_Aim of the task_
State how many lines of the records contain the string "joints". Give the number alone.

_Material_
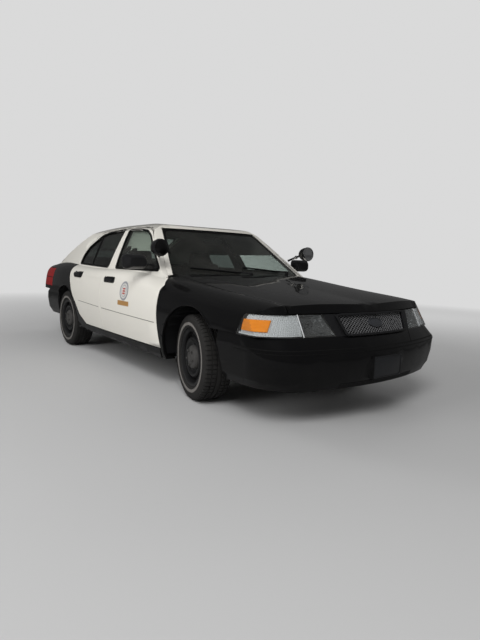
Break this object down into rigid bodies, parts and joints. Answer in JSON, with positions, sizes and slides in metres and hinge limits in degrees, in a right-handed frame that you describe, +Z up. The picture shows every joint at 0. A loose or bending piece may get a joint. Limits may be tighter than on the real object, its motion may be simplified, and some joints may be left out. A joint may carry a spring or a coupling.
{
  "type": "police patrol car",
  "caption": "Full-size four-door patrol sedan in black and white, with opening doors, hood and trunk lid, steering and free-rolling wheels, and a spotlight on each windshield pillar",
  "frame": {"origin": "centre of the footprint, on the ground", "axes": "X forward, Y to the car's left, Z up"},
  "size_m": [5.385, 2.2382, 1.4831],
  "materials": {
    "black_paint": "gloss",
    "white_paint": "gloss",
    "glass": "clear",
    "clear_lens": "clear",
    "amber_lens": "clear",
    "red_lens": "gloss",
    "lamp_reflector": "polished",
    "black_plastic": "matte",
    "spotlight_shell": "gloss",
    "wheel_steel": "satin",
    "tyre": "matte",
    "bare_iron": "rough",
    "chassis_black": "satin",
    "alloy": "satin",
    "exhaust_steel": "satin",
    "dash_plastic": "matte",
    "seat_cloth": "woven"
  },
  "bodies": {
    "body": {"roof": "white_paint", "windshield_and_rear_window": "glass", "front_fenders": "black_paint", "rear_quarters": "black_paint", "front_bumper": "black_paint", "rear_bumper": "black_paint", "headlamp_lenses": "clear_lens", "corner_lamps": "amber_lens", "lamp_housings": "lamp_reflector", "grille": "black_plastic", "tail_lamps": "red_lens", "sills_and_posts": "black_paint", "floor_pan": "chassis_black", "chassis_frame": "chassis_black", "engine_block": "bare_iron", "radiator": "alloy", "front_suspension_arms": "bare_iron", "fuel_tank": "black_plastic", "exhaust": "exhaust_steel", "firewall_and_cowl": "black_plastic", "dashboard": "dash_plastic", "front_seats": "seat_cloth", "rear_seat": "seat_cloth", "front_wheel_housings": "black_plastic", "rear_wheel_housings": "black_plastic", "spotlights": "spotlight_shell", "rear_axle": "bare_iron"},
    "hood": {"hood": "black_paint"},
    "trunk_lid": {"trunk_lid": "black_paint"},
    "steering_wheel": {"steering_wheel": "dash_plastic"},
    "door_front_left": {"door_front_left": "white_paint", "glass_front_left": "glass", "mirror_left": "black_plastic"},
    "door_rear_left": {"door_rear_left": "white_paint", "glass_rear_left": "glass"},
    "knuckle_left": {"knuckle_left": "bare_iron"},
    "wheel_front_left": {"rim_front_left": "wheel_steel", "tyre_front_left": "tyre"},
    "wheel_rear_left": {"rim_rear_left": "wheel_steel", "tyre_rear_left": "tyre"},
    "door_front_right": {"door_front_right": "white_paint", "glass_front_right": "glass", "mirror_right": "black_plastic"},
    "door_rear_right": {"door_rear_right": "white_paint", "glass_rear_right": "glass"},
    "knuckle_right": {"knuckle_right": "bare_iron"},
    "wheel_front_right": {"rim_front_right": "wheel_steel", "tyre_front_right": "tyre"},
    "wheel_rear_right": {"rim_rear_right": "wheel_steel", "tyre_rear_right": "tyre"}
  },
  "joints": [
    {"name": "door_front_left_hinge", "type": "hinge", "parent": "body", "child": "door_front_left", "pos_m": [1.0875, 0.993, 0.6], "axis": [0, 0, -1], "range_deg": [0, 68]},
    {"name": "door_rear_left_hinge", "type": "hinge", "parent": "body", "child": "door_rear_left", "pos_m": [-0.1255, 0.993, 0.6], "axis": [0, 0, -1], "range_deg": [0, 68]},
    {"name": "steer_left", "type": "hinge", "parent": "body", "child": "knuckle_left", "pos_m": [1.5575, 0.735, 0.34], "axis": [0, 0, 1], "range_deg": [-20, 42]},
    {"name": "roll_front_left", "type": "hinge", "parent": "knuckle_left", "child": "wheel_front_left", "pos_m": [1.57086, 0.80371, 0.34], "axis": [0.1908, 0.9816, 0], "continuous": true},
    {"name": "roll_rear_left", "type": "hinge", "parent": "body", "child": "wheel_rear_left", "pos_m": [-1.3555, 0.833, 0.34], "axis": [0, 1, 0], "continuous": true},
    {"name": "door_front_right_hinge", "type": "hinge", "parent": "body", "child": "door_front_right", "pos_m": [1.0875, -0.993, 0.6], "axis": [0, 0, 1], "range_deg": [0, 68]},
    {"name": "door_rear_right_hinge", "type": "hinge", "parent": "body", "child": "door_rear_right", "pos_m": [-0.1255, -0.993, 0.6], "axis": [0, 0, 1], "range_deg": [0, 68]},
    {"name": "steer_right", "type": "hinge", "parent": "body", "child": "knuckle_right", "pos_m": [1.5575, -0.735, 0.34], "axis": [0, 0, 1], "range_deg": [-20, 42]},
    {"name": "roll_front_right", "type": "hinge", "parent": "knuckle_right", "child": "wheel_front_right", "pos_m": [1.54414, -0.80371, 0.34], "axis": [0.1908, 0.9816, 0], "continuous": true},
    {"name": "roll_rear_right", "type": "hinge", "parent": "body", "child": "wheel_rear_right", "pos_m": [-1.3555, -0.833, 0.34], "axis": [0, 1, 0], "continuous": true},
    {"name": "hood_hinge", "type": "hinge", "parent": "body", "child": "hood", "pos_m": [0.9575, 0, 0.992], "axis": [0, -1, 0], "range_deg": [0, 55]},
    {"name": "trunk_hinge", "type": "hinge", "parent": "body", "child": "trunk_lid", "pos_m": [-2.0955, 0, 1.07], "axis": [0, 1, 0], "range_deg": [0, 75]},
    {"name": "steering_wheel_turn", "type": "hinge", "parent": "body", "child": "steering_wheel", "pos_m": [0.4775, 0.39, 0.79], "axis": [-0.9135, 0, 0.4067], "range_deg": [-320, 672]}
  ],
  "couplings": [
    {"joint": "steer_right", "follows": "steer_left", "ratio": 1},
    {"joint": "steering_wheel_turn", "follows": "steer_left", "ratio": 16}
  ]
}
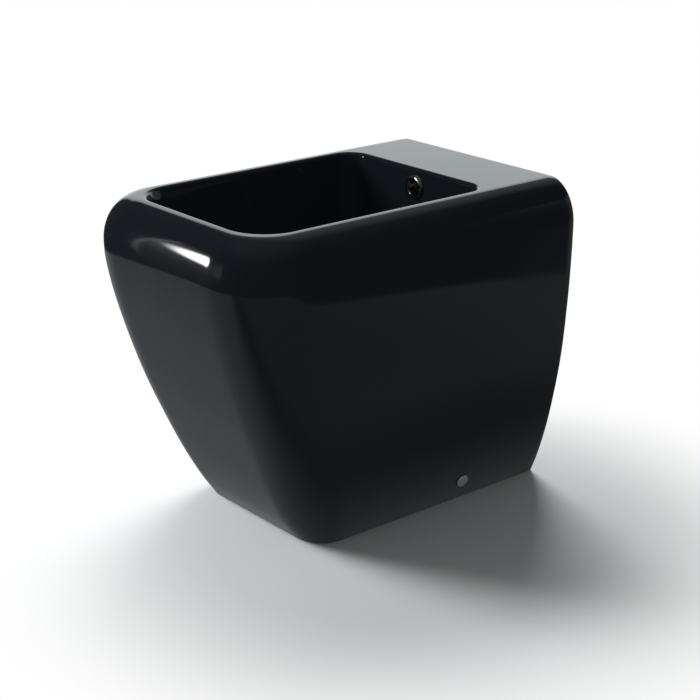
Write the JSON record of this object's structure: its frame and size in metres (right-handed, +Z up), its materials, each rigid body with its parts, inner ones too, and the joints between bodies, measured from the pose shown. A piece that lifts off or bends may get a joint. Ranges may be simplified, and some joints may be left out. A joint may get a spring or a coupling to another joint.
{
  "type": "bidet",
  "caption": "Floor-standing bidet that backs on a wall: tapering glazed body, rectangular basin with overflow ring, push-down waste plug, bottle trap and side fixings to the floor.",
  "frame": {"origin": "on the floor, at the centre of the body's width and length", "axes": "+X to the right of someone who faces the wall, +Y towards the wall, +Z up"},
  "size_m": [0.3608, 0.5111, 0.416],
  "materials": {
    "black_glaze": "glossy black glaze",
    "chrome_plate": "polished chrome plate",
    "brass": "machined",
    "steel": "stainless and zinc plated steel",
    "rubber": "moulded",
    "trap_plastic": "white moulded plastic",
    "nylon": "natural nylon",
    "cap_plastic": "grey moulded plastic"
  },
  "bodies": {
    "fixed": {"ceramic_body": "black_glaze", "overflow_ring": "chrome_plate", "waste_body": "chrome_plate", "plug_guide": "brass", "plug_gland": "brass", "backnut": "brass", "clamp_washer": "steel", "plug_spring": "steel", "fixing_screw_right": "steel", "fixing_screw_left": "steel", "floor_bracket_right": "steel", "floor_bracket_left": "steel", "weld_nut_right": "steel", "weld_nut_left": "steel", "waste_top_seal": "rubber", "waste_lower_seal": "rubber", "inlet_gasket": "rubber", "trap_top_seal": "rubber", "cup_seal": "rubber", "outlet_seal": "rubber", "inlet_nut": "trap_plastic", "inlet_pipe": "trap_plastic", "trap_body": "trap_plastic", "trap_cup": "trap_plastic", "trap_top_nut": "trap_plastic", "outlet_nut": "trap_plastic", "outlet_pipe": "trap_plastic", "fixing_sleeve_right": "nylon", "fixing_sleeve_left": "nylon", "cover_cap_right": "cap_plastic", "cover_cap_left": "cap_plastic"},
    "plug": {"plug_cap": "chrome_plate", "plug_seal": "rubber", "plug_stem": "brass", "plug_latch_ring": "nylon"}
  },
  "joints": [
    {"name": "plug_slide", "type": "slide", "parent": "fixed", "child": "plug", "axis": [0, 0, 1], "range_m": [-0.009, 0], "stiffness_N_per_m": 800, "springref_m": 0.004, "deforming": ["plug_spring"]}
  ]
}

_In response_
4